The Panel finds that Complainant has established Policy ¶ 4(a)(ii).

Registration and Use in Bad Faith

Based on the fame of Complainant’s BROADCOM mark, the Panel infers that Respondent had actual or constructive notice of Complainant’s rights in its mark when Respondent registered the <broadcomm.net> domain name. The registration of a domain name despite actual or constructive knowledge of Complainant’s rights evidences bad faith pursuant to Policy ¶ 4(a)(iii). See Samsonite Corp. v. Colony Holding, FA 94313 (Nat. Arb. Forum Apr. 17, 2000) (finding that evidence of bad faith includes actual or constructive knowledge of a commonly known mark at the time of registration); see also Entrepreneur Media, Inc. v. Smith, [2002] USCA9 115; 279 F.3d 1135, 1148 (9th Cir. Feb. 11, 2002) (finding that "[w]here an alleged infringer chooses a mark he knows to be similar to another, one can infer an intent to confuse").
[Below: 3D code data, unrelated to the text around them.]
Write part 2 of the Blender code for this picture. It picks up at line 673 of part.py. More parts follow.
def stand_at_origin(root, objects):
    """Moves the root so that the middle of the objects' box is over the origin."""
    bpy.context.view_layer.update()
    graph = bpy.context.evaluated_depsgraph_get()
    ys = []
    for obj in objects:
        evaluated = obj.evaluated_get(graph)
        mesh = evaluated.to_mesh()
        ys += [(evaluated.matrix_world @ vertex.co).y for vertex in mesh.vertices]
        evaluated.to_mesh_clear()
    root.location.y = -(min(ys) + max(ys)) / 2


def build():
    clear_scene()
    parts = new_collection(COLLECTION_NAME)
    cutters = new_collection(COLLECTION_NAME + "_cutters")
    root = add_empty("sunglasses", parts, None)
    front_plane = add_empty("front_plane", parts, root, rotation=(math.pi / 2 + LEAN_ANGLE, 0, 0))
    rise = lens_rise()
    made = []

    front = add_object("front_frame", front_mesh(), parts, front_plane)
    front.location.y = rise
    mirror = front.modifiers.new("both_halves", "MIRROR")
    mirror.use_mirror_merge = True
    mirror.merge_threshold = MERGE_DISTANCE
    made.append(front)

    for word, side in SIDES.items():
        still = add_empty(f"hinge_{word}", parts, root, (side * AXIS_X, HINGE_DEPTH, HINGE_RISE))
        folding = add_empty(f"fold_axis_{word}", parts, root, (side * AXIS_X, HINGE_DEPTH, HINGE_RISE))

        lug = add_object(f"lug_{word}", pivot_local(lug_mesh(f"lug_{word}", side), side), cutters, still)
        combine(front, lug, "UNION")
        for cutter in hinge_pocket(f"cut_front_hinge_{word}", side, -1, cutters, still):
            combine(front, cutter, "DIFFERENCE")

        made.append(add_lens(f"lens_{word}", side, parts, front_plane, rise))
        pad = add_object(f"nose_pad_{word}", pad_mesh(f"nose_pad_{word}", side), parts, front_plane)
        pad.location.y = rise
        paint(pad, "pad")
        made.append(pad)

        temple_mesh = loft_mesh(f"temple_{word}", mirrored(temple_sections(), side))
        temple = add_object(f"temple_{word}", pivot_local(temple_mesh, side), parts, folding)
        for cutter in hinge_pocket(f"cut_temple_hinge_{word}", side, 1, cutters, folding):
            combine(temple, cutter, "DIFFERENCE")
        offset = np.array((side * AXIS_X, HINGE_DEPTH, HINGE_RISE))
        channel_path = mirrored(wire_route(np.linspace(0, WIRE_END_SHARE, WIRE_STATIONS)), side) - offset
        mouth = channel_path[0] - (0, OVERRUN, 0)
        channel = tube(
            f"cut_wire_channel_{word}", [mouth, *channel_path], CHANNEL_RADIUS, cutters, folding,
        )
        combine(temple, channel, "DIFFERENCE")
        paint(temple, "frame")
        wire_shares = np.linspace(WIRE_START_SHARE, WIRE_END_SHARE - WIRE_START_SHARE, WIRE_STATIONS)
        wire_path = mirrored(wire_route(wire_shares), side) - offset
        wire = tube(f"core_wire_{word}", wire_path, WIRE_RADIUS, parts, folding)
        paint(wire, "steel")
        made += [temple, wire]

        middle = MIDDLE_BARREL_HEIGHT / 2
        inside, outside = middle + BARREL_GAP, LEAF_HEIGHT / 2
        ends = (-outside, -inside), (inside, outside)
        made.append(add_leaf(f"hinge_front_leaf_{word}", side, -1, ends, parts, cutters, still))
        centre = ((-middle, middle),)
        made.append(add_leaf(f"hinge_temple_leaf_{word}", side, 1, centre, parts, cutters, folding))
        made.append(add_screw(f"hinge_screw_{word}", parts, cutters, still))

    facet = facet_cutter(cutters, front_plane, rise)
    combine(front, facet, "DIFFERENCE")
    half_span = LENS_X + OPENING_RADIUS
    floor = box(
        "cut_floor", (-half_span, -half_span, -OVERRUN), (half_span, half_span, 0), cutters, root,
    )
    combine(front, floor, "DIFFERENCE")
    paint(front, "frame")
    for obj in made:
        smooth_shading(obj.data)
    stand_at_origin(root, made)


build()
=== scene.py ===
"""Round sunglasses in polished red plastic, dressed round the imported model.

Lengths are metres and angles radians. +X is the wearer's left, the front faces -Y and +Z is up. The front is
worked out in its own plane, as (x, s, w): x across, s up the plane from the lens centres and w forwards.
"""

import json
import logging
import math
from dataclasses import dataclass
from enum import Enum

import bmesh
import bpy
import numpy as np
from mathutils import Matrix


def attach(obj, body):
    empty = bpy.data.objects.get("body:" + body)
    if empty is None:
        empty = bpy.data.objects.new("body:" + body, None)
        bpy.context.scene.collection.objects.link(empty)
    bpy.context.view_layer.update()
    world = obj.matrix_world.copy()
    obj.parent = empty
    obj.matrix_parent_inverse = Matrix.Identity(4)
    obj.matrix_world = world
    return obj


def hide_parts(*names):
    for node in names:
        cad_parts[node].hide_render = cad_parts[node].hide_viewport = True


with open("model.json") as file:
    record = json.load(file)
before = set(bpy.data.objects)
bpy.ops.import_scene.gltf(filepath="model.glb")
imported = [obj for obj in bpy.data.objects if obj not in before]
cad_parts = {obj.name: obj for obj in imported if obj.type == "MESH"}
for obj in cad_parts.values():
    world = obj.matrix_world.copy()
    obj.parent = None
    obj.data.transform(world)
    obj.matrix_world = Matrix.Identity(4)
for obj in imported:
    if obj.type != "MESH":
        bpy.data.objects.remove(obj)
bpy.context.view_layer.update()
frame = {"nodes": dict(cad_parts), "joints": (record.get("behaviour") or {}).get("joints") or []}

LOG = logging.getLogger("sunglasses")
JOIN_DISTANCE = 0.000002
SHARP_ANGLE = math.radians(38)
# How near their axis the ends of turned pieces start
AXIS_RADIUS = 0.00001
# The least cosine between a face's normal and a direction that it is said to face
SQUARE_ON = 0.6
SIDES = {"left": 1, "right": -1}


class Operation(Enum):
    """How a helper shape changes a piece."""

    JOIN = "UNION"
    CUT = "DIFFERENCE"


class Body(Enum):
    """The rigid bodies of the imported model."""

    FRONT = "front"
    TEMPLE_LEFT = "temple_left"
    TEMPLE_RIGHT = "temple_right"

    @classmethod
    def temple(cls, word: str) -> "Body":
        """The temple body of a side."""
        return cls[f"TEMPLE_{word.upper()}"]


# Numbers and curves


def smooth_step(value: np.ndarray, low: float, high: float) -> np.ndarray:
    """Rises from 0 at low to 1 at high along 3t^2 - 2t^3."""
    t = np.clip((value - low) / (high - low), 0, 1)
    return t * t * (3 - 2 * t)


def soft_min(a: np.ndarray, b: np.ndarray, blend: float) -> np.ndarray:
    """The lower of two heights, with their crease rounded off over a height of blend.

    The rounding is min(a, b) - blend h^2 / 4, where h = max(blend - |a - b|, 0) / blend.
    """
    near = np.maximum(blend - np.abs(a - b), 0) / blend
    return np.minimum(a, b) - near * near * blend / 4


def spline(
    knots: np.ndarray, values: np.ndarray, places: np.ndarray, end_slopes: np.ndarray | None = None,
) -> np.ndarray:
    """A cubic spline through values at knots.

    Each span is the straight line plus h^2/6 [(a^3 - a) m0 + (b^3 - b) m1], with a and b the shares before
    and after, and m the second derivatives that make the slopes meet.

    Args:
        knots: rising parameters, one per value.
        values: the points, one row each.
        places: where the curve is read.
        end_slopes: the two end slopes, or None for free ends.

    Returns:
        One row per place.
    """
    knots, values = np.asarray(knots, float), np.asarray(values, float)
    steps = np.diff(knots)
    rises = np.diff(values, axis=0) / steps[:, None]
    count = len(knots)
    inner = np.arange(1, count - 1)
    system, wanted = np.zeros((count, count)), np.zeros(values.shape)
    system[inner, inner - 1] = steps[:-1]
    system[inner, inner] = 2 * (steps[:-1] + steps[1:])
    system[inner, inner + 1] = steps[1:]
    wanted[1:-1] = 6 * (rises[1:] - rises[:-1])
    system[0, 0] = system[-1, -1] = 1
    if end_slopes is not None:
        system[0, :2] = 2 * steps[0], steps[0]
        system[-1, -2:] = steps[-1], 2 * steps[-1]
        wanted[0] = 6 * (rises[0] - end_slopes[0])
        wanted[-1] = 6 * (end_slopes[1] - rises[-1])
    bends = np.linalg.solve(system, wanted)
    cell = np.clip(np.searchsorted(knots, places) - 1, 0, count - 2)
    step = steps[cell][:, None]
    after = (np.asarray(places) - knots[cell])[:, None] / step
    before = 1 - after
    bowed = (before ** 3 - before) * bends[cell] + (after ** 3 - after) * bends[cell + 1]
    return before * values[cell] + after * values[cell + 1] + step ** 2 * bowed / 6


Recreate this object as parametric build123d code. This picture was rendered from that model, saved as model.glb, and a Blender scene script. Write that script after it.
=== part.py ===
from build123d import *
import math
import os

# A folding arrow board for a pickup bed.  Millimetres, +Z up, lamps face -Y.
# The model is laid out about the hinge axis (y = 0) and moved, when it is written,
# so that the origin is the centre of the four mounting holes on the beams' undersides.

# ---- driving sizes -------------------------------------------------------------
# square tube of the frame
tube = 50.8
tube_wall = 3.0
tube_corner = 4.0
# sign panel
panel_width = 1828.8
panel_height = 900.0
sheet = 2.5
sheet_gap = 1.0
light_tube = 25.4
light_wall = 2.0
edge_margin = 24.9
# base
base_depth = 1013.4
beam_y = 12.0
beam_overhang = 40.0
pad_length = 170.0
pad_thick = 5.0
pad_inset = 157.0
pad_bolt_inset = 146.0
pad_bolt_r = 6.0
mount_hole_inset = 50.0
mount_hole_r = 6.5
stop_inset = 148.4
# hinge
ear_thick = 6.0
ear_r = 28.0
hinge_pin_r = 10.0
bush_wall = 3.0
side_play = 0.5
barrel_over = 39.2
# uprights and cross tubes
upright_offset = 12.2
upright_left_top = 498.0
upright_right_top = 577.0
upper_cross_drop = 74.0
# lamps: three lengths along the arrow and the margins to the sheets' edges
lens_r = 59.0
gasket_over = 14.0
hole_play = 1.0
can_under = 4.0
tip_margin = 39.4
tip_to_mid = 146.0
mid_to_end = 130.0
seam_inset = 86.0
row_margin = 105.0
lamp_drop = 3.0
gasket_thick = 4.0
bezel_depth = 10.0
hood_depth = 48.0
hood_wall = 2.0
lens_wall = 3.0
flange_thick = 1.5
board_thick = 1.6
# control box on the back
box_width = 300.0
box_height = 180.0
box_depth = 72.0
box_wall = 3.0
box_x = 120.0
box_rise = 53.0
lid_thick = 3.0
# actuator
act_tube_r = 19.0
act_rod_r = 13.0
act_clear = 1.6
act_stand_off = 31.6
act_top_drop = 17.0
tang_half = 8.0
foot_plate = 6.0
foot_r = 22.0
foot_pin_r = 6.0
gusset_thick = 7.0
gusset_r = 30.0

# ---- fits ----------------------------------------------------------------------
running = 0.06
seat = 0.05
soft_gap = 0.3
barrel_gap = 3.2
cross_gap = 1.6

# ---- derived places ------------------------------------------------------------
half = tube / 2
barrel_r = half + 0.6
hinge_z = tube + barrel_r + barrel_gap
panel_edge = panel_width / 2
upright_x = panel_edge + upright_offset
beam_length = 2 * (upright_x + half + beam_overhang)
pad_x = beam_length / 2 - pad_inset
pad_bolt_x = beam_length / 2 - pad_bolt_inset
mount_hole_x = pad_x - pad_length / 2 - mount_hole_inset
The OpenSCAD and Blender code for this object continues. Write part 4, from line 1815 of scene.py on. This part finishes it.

Furthermore, Respondent’s expressed willingness to transfer the <broadcomm.net> domain name to Complainant satisfies the bad faith requirement of the Policy. See Vertical Solutions Mgmt., Inc. v. webnet-marketing, inc., FA 95095 (Nat. Arb. Forum July 31, 2000) (finding Respondent’s willingness to transfer and its failure to develop the site are evidence of its bad faith registration and use); see also Desotec N.V. v. Jacobi Carbons AB, D2000-1398 (WIPO Dec. 21, 2000) (finding that Respondent’s failure to submit a formal Response combined with its agreement at the onset of the Complaint to transfer the disputed names satisfies all the requirements of ¶ 4(a)(iii)).

The Panel finds that Policy ¶ 4(a)(iii) has been satisfied.

DECISION

Having established all three elements required under the ICANN Policy, the Panel concludes that relief shall be GRANTED.

Accordingly, it is Ordered that the <broadcomm.net> domain name be TRANSFERRED from Respondent to Complainant.